Friday 4 November 2016

Mumbaichya Mulga

I will begin by stating unabashedly that I was a blob of butter on a plate of pav bhaji in Bombay. Correction: Mumbai. I had to say that, or some people-who-must-not-be-named will eat me alive. I was that nascent, untouched, hopeful globule whose doom is both inevitable and glaringly obvious to everyone staring at it in drooling anticipation. Shady connotations aside, I arrived like a breath of fresh talcum powder, a guy crazy enough to believe he could stay alone in this city and live to tell the tale.

Frankly, the BEST bus gave me a scare the first time I saw one. No, I hadn't been living under someone's rickety floor tiles, so the concept of transportation wasn't entirely unfamiliar to me. It was just that the little town I came from had neither the good fortune nor the adventurous inclination of hosting these 'bus-ke-naam-pe-dhabba's which looked like their singular ambition was to cheerfully burst apart at the seams.

This great metal survivor had in it about a million brave people battling either to stay upright (swaying like pendulums, their hands glued to hand rails), or to not get squashed under the tremendous pressure most of their fellow daredevils were subjecting them to using various parts of their bodies.

The bus conductor was very busy ordering this horde to 'pudhe chala' so he could furtively try to sit on someone. His look of utter disgust at being addressed in any way was only rivaled by the bus driver's one of complete triumph when he managed to leave a huffing, sweaty chaser far behind, enveloped in a cloud of smoke. He then smirked widely at his pitiable million-strong audience via the enormous dusty rear-view mirror. I had a sneaking suspicion that this was the sole purpose of its dull existence. I witnessed everyone from poor bespectacled students to ancient grandmas pressed up against the red beast's innards like peas waiting to burst from their pod. I was nearly launched out of a window myself, but a kindly stranger's shopping was wrapped too snugly about my ankles. And the bus conductor was furtively trying to sit on me.

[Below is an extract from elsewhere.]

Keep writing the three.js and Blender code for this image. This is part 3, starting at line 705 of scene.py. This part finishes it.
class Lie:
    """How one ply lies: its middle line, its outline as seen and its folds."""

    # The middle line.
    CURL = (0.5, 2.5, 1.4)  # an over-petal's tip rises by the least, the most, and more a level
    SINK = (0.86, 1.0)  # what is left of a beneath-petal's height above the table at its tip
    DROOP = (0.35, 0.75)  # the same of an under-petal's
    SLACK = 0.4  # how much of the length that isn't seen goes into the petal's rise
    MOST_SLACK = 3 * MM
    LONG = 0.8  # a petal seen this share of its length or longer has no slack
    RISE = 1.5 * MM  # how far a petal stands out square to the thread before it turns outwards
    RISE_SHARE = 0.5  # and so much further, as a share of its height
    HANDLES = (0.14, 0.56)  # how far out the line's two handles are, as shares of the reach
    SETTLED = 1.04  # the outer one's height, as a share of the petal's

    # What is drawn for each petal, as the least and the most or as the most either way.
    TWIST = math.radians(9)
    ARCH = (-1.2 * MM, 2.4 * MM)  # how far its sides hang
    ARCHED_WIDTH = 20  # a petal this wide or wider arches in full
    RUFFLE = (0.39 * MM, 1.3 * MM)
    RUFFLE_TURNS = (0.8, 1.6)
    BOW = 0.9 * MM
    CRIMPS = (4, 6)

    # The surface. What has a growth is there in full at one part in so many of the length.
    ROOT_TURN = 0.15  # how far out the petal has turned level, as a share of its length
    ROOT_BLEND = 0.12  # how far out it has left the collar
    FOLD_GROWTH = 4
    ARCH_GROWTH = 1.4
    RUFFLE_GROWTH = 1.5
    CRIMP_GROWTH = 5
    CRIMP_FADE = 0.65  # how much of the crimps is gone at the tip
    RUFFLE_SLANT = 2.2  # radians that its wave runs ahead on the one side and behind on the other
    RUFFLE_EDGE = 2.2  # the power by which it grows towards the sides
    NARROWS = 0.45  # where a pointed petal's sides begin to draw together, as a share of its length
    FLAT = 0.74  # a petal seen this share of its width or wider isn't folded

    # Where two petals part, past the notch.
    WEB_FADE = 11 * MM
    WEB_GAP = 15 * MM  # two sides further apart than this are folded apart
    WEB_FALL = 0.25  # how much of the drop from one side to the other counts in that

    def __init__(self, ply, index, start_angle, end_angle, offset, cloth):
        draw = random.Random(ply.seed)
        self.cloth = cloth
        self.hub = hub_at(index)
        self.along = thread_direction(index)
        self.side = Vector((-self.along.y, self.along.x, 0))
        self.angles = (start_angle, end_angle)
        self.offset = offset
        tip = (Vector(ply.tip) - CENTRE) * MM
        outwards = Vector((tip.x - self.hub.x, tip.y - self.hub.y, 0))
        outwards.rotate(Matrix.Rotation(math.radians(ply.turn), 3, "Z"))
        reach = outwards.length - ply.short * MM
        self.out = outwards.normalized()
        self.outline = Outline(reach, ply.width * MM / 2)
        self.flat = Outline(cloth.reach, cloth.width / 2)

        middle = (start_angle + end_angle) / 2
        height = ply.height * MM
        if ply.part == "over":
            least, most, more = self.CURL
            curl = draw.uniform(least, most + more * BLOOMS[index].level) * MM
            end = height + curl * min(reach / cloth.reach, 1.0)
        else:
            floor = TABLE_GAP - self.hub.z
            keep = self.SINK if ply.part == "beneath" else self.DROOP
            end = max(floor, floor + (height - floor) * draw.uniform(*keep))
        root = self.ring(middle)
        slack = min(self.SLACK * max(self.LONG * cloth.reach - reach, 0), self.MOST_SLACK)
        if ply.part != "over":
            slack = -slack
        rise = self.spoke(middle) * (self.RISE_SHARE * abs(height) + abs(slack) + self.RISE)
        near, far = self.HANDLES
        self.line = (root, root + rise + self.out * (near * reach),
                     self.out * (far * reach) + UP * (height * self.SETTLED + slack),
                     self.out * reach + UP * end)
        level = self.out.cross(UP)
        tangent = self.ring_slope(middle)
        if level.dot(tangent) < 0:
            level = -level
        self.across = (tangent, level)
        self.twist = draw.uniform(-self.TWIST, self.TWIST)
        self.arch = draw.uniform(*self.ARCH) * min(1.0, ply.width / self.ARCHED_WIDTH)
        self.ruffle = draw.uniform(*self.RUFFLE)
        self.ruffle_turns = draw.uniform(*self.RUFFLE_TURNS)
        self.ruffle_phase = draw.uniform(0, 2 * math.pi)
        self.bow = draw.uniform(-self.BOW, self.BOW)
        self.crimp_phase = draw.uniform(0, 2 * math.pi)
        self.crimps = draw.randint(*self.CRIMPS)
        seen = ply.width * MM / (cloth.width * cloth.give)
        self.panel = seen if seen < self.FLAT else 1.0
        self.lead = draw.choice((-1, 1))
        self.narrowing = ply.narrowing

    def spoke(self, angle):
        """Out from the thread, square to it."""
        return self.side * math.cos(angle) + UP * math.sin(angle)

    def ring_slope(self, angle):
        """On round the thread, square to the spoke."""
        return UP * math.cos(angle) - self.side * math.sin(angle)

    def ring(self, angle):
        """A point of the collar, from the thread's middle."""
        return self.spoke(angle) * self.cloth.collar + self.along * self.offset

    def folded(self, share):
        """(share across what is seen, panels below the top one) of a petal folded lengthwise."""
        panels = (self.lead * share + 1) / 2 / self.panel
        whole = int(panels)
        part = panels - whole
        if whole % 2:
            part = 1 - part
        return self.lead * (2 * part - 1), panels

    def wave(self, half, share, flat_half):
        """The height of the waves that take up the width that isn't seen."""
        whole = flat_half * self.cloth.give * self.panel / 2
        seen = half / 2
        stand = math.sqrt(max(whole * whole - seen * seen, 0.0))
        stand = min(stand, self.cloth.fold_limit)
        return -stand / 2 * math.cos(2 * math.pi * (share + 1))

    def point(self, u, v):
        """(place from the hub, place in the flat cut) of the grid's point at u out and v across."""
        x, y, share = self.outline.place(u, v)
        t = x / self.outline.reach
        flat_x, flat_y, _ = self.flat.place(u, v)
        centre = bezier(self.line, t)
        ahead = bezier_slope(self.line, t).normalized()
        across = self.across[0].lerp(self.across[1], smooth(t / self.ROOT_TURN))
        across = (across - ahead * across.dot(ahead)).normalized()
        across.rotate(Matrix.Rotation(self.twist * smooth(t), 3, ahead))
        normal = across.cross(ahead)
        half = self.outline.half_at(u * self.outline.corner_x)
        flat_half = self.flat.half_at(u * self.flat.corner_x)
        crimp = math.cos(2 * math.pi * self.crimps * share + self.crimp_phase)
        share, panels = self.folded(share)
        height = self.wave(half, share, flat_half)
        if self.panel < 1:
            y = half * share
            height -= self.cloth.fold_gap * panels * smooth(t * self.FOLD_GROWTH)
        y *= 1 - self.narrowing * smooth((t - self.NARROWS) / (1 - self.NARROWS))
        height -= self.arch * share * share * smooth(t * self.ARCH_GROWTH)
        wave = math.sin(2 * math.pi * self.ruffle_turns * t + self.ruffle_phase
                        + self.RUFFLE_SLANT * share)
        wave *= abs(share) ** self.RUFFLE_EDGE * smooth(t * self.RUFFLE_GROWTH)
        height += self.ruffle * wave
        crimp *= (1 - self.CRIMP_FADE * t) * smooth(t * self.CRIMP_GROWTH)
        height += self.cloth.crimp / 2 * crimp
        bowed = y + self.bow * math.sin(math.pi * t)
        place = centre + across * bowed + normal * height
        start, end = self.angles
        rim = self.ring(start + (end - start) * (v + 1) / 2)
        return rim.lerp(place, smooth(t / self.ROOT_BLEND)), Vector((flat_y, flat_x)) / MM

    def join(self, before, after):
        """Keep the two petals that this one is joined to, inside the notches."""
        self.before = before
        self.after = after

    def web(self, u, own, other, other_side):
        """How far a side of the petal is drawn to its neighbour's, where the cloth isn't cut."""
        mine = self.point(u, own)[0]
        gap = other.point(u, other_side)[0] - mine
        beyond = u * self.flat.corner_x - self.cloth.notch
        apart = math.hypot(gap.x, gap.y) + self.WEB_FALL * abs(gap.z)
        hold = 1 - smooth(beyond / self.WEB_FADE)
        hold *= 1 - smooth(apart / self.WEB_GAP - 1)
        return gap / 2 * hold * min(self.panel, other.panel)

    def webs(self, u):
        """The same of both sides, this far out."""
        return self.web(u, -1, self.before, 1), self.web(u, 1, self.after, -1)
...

This was just the start. I hadn’t been to the local train yet.

You’ve probably heard it all before. But if you haven’t actually experienced it, you have no chance of even beginning to appreciate the fact that if you survive the local trains in Mumbai, you’ve conquered the planet. The first time I was on one, in the second class compartment, any vestiges of wide-eyed belief in the good of humanity remaining in my twenty-eight-year-old head were promptly shaken out of me and left behind somewhere on those long, winding tracks.

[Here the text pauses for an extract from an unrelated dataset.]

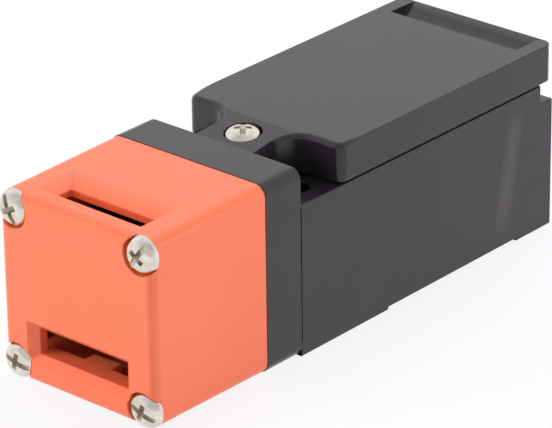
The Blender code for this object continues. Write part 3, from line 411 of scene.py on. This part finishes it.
def round_edges(piece, radius):
    """Bevel every sharp edge and let only the bevels turn the light."""
    piece.data.shade_smooth()
    bevel = piece.modifiers.new("edges", "BEVEL")
    bevel.width = radius
    bevel.segments = 2
    bevel.limit_method = "ANGLE"
    bevel.angle_limit = SHARP
    bevel.use_clamp_overlap = False
    normals = piece.modifiers.new("normals", "WEIGHTED_NORMAL")
    normals.weight = 100
    return plain_mesh(piece, bevel, normals)


def soften(node, name, radius, adjust=None):
    """Copy a node with every sharp edge rounded; `adjust` may move the copy's points first."""
    mesh = merged_copy(node)
    for point in mesh.vertices if adjust else ():
        point.co = adjust(point.co.copy())
    return dress(round_edges(add_object(name, mesh), radius), node)


print("edges are rounded past", round(math.degrees(SHARP)), "degrees")

# %% [markdown]
# Mouldings have edges of about a tenth of a millimetre, and stamped strips half of that. On the real switch
# the head is screwed down on the collar with no gap, and the top slot's rear wall starts a little lower, so
# the head's copy has those points moved before its edges are rounded.

# %% Mouldings, stampings and seals
EDGES = {
    "head_housing": ("head_moulding", 0.12), "body_housing": ("body_moulding", 0.12),
    "terminal_cover": ("cover_moulding", 0.12), "cam_carrier": ("carrier_moulding", 0.1),
    "contact_base": ("base_moulding", 0.1), "contact_carriage": ("carriage_moulding", 0.1),
    "plunger": ("plunger_rod", 0.06),
    "cam_axle": ("axle_pin", 0.1), "cover_gasket": ("gasket_ring", 0.15),
    "plunger_seal": ("plunger_lip_seal", 0.06), "head_seal": ("head_ring_seal", 0.04),
}
EDGES.update({f"terminal_{i}": (f"terminal_strip_{i}", 0.06) for i in range(1, 5)})
EDGES.update({f"terminal_clamp_{i}": (f"clamp_plate_{i}", 0.06) for i in range(1, 5)})
EDGES.update({f"contact_bridge_{i}": (f"bridge_strip_{i}", 0.06) for i in (1, 2)})
HEAD_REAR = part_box("head_housing")[1].y
HEAD_GAP = 0.38 * MM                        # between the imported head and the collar
THROAT_Y, THROAT_Z = -37.2 * MM, 27.9 * MM  # upper rear edge of the top slot's throat
THROAT_DROP = 0.4 * MM
NEAR = 0.1 * MM


def fit_head(place):
    """Close the joint to the collar, and lower the edge where the top slot's rear wall starts."""
    if place.y > HEAD_REAR - NEAR / 10:
        place.y += HEAD_GAP
    elif abs(place.y - THROAT_Y) < NEAR and abs(place.z - THROAT_Z) < NEAR:
        place.z -= THROAT_DROP
    return place


for node, (name, radius) in EDGES.items():
    piece = soften(node, name, radius * MM, adjust=fit_head if node == "head_housing" else None)
    print(name, len(piece.data.polygons), "faces")

# %% [markdown]
# Springs, threads and screws are rules more than shapes: a wire that climbs evenly, a ridge that winds round
# a rod, a domed head with a drive cut in it. Geometry Nodes state such a rule once, with its sizes as named
# inputs, and each use only fills in the sizes.

# %% Trees with named inputs
SOCKETS = {"number": "NodeSocketFloat", "count": "NodeSocketInt", "vector": "NodeSocketVector",
           "material": "NodeSocketMaterial", "shape": "NodeSocketGeometry"}


def new_rule(name, **inputs):
    """A Geometry Nodes tree; returns its graph and its inputs as sockets, by name."""
    tree = bpy.data.node_groups.new(name, "GeometryNodeTree")
    for label, kind in inputs.items():
        tree.interface.new_socket(name=label, in_out="INPUT", socket_type=SOCKETS[kind])
    tree.interface.new_socket(name="shape", in_out="OUTPUT", socket_type=SOCKETS["shape"])
    graph = Graph(tree)
    start = tree.nodes.new("NodeGroupInput")
    return graph, {label: Socket(graph, start.outputs[label]) for label in inputs}


def finish_rule(graph, shape, material=None):
    """End a tree: a tree with a material input is one that makes a whole piece."""
    if material is not None:
        shape = graph.node("GeometryNodeRealizeInstances", inputs={0: shape})
        shape = graph.node("GeometryNodeSetMaterial", inputs={"Geometry": shape, "Material": material})
    end = graph.tree.nodes.new("NodeGroupOutput")
    graph.tree.links.new(shape.socket, end.inputs[0])
    return graph.tree


print("kinds of input:", sorted(SOCKETS))

# %% [markdown]
# A tree runs on an empty mesh, or on a mesh of loose points where it makes one copy at each. Its inputs are
# set by identifier before it first runs. The result is kept as a plain mesh with one material, so nothing
# live is left on the piece.

# %% Grow a piece from its tree
SMOOTH = math.radians(35)                   # edges that turn less than this are shaded smooth


def grow(name, tree, mesh=None, **sizes):
    """Run a tree with its sizes filled in and keep what it makes as a plain mesh of one material."""
    piece = add_object(name, mesh or bpy.data.meshes.new(name))
    modifier = piece.modifiers.new("rule", "NODES")
    modifier.node_group = tree
    for item in tree.interface.items_tree:
        if item.in_out == "INPUT" and item.name in sizes:
            modifier[item.identifier] = sizes[item.name]
    mesh = plain_mesh(piece, modifier).data
    mesh.materials.clear()
    mesh.materials.append(sizes["material"])
    mesh.polygons.foreach_set("material_index", [0] * len(mesh.polygons))
    mesh.shade_smooth()
    mesh.set_sharp_from_angle(angle=SMOOTH)
    return piece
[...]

One of the first to climb into my compartment, I was the lucky guy who gets to stand right in the center of all those bodies, getting sprayed from all sides alternatively by dripping red paan and oh-so-fragrant sweat. I also happened to be the guy who was obviously a stranger to the lifeline of Mumbai. Don’t get me wrong: even if you were born on one of these locals, you could be robbed of everything you hold dear. I was just easiest. I felt a hand groping me in unmentionable places, and thought with a jolt that I was being molested by some sick psycho. Then I felt my wallet slipping out of my pocket and twisted around, determined to catch the idiot. I found my face inches from a pimply innocent-looking teenager’s. His hands were empty. Next to him was a paan-chewing, mustached, red-faced, hostile-looking fellow about three times my weight. All around me were close replicas of this guy. I sighed in defeat. I knew a lost cause when I saw one.

My station finally arrived. I longed for the fresh air outside which I was close to believing had been a dream. I tried to push my way out of the solid, indifferent paan-people’s wall. Milliseconds later, I heard the familiar rattling of wheels beneath me, and every nerve in my body screamed in protest. This could not be happening to me. A few stations along, I was gradually pushed out, and fell on all fours on blessed solid ground. I was lost, hungry, and worse, had no money to buy a ticket back to Andheri. Not that I ever wanted to see another local again in my life.

I saw the train pull away from the station, taking with it the hanging-by-the-tips-of-their-fingers mass of people who gambled with their lives every day. I groped inside my pocket for the phone they'd spared, and called my only friend in all of Mumbai. He sighed, said grudgingly that he'd come fetch me, and muttered some nonsense about how someone called Dadar would have swallowed me whole.